Set down each line from the one containing "extrude(amount=label_thickness)" to the one containing "self.socket = socket", inclusive, exactly as written and with nothing further.

....

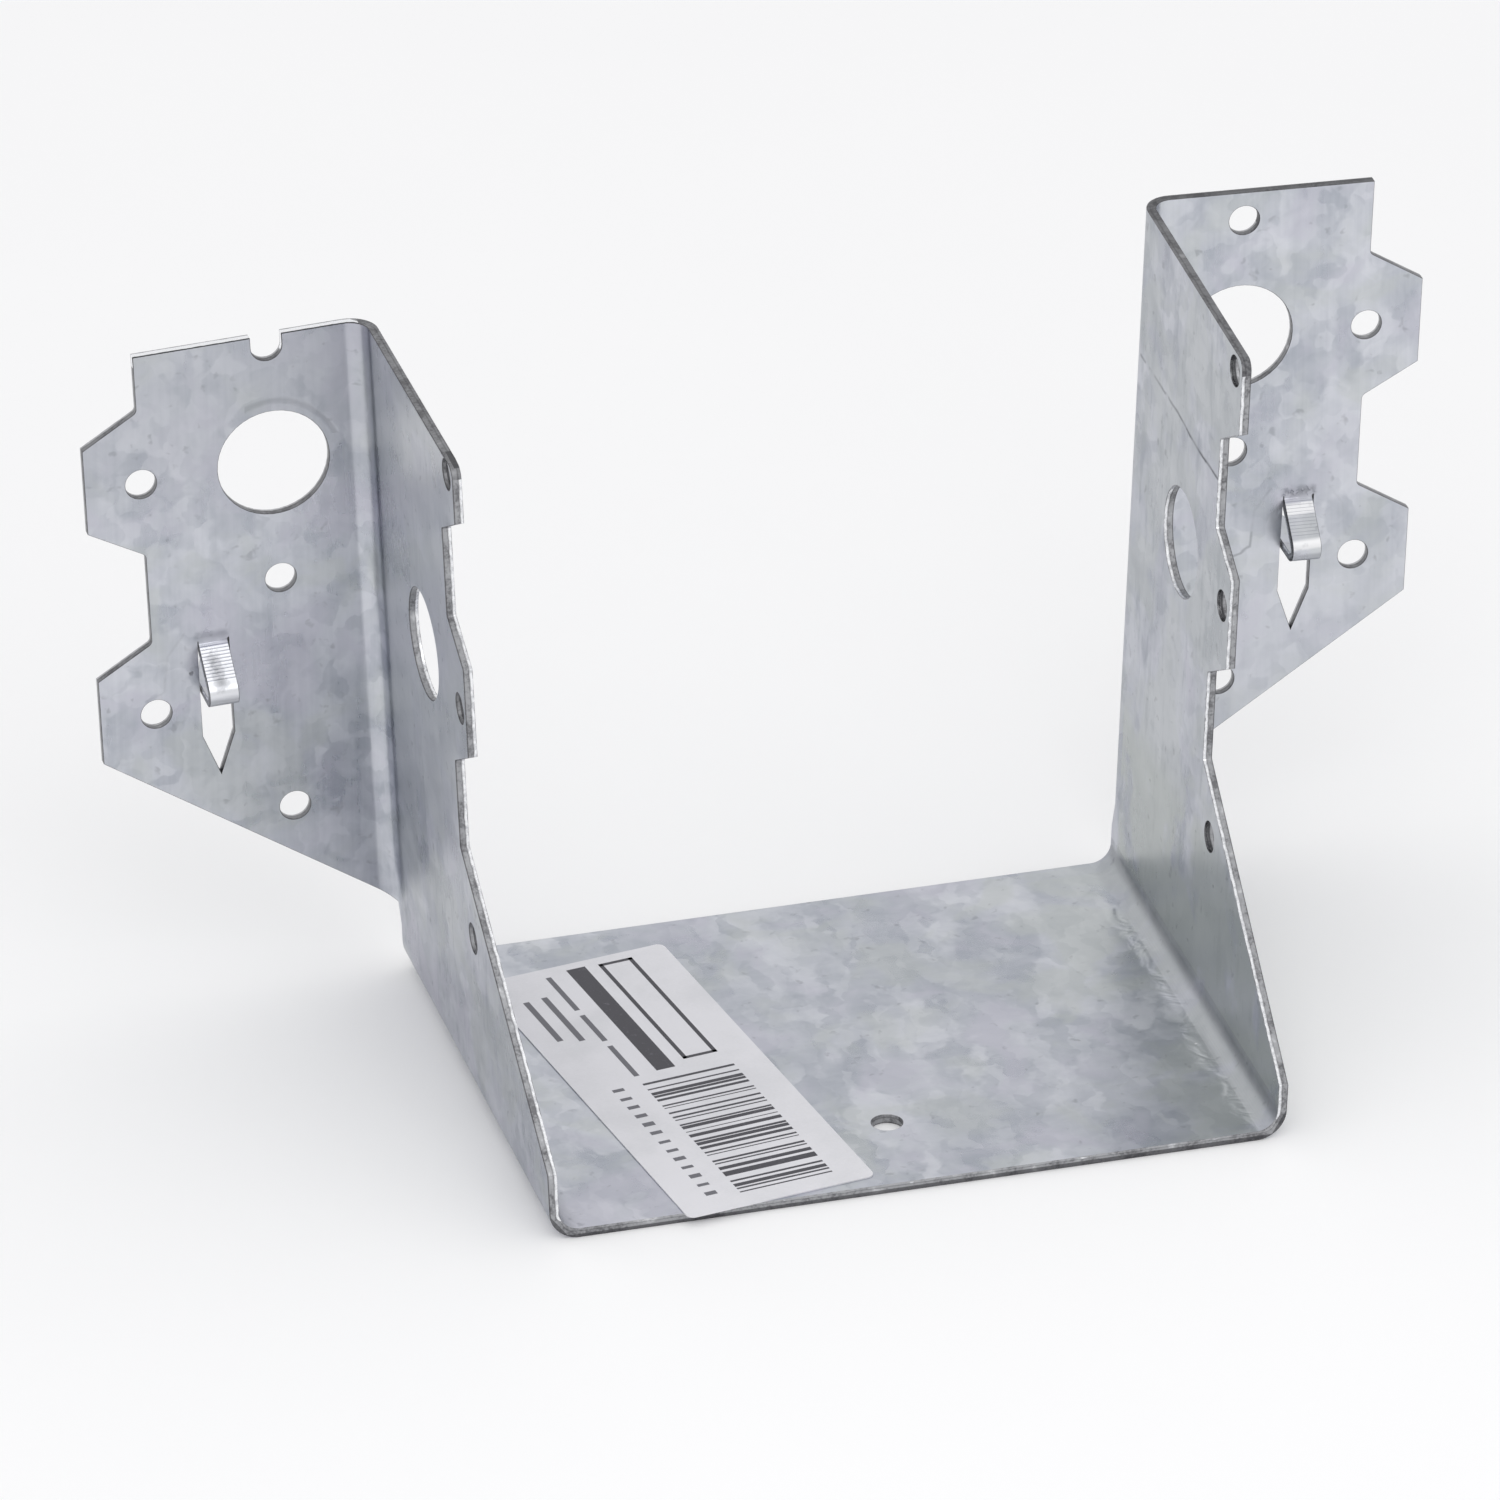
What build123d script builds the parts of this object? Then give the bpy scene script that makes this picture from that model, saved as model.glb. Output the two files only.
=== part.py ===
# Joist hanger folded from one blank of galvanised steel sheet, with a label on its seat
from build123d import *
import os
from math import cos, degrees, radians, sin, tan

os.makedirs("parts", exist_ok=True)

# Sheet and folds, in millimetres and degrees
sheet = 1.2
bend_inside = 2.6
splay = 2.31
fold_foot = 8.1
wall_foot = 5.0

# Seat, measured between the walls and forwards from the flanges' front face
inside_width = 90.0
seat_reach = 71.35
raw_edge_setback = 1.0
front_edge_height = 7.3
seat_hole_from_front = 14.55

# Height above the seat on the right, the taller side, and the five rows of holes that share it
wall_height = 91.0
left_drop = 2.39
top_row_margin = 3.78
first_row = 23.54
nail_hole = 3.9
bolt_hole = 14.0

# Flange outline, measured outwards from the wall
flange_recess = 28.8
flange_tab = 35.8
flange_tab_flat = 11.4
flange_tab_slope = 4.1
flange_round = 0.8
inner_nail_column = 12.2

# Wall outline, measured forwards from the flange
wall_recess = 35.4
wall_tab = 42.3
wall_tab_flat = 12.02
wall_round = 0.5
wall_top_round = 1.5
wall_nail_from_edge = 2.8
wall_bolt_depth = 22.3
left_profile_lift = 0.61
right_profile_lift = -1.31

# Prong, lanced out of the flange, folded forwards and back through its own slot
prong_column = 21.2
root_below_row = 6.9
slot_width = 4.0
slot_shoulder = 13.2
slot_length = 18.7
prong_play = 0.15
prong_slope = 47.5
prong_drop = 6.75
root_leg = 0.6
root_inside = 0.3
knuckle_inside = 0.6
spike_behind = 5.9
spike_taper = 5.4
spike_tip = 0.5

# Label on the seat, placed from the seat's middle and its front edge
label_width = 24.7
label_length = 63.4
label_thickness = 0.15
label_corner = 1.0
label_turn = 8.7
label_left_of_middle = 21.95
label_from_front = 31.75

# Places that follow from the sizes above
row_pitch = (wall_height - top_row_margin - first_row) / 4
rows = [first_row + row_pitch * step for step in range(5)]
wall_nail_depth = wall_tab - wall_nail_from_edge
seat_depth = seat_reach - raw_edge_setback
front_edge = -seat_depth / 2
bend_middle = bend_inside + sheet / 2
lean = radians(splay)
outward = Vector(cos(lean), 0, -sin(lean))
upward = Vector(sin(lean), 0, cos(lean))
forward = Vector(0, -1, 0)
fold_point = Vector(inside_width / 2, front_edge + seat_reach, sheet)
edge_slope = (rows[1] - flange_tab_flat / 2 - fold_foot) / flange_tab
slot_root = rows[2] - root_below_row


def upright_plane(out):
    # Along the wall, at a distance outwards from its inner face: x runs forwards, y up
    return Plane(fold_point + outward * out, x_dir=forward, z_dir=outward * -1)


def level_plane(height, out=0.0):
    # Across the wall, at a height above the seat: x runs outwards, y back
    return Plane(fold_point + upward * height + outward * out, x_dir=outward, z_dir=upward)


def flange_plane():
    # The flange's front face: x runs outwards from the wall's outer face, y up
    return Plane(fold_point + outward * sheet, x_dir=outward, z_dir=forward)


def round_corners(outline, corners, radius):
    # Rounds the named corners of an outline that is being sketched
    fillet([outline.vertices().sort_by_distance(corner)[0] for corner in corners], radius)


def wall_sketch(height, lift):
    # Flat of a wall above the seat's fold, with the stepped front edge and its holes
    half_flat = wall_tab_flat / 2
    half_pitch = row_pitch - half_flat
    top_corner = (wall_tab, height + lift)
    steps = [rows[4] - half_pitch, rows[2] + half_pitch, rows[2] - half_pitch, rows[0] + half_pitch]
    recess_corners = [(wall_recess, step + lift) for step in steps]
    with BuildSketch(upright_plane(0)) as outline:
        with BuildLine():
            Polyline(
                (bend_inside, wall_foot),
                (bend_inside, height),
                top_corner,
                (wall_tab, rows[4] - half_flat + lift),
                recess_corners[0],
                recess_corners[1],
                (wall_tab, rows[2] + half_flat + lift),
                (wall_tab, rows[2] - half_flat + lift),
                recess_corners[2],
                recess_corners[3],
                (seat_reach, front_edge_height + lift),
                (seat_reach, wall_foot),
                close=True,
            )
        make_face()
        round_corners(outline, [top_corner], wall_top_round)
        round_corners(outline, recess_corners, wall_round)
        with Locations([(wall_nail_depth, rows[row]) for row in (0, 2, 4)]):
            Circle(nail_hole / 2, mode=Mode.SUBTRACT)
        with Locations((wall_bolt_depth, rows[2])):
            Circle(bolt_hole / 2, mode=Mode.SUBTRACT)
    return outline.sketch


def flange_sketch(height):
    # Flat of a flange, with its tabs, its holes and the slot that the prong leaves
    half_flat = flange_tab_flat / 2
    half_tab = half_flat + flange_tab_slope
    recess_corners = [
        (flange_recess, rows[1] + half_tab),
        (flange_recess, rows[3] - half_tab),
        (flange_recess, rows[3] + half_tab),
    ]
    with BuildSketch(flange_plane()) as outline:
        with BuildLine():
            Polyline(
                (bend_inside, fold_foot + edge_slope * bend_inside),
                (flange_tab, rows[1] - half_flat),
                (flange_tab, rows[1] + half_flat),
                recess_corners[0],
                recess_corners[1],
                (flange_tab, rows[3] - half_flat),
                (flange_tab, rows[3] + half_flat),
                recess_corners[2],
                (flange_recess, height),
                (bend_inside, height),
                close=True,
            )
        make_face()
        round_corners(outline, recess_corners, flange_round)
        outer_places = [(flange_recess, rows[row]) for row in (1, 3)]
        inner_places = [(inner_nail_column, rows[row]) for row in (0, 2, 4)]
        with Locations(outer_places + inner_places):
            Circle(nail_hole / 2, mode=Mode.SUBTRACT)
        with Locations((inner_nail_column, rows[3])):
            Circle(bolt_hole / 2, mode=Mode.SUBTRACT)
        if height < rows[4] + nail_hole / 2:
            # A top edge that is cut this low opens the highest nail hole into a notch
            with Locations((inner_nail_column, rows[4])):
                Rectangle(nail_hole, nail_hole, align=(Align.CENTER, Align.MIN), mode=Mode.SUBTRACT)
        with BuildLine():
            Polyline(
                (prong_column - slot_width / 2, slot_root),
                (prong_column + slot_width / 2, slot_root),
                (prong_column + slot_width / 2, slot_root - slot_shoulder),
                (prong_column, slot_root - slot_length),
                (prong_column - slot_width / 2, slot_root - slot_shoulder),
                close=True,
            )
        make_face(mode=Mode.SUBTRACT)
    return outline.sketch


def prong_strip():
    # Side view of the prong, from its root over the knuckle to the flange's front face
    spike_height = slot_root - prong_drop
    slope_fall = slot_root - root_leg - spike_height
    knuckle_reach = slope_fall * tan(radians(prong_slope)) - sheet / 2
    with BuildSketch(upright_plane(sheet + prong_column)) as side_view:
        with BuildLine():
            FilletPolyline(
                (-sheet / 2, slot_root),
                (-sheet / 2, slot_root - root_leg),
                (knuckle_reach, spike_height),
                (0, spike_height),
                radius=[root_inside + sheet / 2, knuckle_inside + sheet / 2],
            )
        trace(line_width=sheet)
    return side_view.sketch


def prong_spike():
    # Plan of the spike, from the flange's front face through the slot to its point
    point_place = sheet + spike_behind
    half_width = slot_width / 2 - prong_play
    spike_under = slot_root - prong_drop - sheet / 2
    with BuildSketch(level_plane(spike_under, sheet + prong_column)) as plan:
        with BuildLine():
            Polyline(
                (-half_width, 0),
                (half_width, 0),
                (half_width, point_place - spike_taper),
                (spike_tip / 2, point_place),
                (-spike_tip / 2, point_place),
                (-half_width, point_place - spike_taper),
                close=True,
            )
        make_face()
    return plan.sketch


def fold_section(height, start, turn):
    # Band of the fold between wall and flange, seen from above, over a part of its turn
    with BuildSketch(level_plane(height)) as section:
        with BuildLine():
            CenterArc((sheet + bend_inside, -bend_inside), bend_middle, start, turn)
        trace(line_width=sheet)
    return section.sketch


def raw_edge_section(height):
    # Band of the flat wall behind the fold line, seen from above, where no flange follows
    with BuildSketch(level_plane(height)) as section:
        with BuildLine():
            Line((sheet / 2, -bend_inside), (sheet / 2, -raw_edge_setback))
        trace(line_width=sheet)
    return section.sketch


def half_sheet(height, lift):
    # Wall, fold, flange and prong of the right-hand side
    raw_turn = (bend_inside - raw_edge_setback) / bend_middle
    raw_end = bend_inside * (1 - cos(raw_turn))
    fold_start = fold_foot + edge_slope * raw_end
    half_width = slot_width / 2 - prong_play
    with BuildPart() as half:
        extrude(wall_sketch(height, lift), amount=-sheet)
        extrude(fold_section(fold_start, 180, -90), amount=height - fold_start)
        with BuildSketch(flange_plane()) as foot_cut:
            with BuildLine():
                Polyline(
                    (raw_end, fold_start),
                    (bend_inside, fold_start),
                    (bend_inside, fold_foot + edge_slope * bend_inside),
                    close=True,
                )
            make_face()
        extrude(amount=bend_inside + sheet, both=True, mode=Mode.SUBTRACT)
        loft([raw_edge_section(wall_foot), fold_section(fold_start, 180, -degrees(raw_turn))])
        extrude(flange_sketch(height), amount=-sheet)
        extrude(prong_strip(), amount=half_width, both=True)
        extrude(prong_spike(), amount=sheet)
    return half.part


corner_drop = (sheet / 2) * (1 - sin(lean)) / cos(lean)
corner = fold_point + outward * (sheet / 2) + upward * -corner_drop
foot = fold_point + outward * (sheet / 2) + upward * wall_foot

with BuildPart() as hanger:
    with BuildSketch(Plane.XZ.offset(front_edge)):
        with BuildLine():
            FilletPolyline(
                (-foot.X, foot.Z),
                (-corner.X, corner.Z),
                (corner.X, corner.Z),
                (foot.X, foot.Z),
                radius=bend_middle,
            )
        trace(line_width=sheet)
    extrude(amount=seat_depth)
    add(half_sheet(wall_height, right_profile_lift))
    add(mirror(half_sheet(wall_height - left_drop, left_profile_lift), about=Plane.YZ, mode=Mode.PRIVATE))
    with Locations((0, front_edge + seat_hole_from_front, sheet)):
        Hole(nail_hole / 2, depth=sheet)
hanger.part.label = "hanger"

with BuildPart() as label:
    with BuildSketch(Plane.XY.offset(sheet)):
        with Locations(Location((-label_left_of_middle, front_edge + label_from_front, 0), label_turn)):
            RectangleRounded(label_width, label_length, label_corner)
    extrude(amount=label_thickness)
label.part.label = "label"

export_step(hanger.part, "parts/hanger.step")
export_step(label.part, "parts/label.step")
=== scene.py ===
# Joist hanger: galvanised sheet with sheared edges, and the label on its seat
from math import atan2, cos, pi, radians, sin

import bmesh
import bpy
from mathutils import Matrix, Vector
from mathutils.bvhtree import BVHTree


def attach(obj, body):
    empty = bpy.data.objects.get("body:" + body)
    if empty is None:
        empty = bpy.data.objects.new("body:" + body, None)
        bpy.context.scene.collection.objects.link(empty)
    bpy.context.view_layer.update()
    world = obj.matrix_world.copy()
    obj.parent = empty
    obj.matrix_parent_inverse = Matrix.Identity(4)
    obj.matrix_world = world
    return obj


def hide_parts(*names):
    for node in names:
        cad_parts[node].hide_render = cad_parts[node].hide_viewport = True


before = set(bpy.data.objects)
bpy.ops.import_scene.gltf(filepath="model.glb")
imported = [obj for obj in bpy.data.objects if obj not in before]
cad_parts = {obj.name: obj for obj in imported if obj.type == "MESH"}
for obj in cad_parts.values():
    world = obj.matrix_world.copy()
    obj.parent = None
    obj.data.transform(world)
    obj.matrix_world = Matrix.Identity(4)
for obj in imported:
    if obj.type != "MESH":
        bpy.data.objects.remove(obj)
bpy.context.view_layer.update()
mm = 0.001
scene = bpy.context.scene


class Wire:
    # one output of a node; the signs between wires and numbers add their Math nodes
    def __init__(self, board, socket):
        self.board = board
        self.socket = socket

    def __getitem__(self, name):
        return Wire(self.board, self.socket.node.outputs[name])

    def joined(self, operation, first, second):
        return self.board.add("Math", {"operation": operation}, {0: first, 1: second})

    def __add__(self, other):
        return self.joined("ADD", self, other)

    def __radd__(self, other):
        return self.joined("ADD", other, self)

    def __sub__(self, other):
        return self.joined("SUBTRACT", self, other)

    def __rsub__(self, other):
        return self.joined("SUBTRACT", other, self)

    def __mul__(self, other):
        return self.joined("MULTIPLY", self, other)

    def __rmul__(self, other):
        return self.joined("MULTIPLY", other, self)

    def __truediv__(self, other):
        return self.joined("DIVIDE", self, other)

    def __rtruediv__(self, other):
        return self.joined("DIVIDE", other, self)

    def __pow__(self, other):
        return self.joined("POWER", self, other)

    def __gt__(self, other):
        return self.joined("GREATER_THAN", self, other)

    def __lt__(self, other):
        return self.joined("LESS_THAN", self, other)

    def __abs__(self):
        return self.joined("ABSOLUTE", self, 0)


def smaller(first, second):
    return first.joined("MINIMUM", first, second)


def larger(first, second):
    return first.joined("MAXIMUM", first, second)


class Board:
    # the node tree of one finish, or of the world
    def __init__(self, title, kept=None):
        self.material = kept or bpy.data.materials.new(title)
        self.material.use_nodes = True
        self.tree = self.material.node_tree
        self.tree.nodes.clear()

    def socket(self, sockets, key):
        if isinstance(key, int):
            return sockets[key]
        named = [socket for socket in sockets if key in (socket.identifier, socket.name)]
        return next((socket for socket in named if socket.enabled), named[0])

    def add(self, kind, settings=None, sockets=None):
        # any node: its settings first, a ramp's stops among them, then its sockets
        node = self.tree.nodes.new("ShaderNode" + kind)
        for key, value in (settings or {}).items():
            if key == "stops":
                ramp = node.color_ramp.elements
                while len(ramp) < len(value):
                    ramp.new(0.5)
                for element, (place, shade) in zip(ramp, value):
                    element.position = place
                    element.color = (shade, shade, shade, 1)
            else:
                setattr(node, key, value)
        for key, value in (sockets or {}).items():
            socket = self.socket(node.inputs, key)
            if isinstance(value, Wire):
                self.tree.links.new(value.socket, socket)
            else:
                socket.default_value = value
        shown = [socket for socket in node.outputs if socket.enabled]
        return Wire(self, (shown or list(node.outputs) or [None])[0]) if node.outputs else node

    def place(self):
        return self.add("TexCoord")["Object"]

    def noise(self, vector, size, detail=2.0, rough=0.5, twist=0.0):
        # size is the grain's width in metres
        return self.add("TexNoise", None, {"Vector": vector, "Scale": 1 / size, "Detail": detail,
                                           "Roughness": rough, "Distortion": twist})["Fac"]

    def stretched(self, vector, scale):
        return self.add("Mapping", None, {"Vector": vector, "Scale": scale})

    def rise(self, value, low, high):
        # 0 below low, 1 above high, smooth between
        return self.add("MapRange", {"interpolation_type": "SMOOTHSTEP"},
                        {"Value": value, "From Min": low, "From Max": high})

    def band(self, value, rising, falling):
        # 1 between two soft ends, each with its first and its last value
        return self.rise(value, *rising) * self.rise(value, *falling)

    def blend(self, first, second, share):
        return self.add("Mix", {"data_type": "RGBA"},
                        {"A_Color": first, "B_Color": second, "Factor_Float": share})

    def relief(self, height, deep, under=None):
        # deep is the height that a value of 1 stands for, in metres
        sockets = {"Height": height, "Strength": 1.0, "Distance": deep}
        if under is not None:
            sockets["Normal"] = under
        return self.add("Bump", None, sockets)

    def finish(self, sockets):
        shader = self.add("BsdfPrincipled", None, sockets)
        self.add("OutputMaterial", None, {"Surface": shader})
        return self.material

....

◆ **Solution to this exercise**
    extrude(amount=label_thickness)
label.part.label = "label"

export_step(hanger.part, "parts/hanger.step")
export_step(label.part, "parts/label.step")
=== scene.py ===
# Joist hanger: galvanised sheet with sheared edges, and the label on its seat
from math import atan2, cos, pi, radians, sin

import bmesh
import bpy
from mathutils import Matrix, Vector
from mathutils.bvhtree import BVHTree


def attach(obj, body):
    empty = bpy.data.objects.get("body:" + body)
    if empty is None:
        empty = bpy.data.objects.new("body:" + body, None)
        bpy.context.scene.collection.objects.link(empty)
    bpy.context.view_layer.update()
    world = obj.matrix_world.copy()
    obj.parent = empty
    obj.matrix_parent_inverse = Matrix.Identity(4)
    obj.matrix_world = world
    return obj


def hide_parts(*names):
    for node in names:
        cad_parts[node].hide_render = cad_parts[node].hide_viewport = True


before = set(bpy.data.objects)
bpy.ops.import_scene.gltf(filepath="model.glb")
imported = [obj for obj in bpy.data.objects if obj not in before]
cad_parts = {obj.name: obj for obj in imported if obj.type == "MESH"}
for obj in cad_parts.values():
    world = obj.matrix_world.copy()
    obj.parent = None
    obj.data.transform(world)
    obj.matrix_world = Matrix.Identity(4)
for obj in imported:
    if obj.type != "MESH":
        bpy.data.objects.remove(obj)
bpy.context.view_layer.update()
mm = 0.001
scene = bpy.context.scene


class Wire:
    # one output of a node; the signs between wires and numbers add their Math nodes
    def __init__(self, board, socket):
        self.board = board
        self.socket = socket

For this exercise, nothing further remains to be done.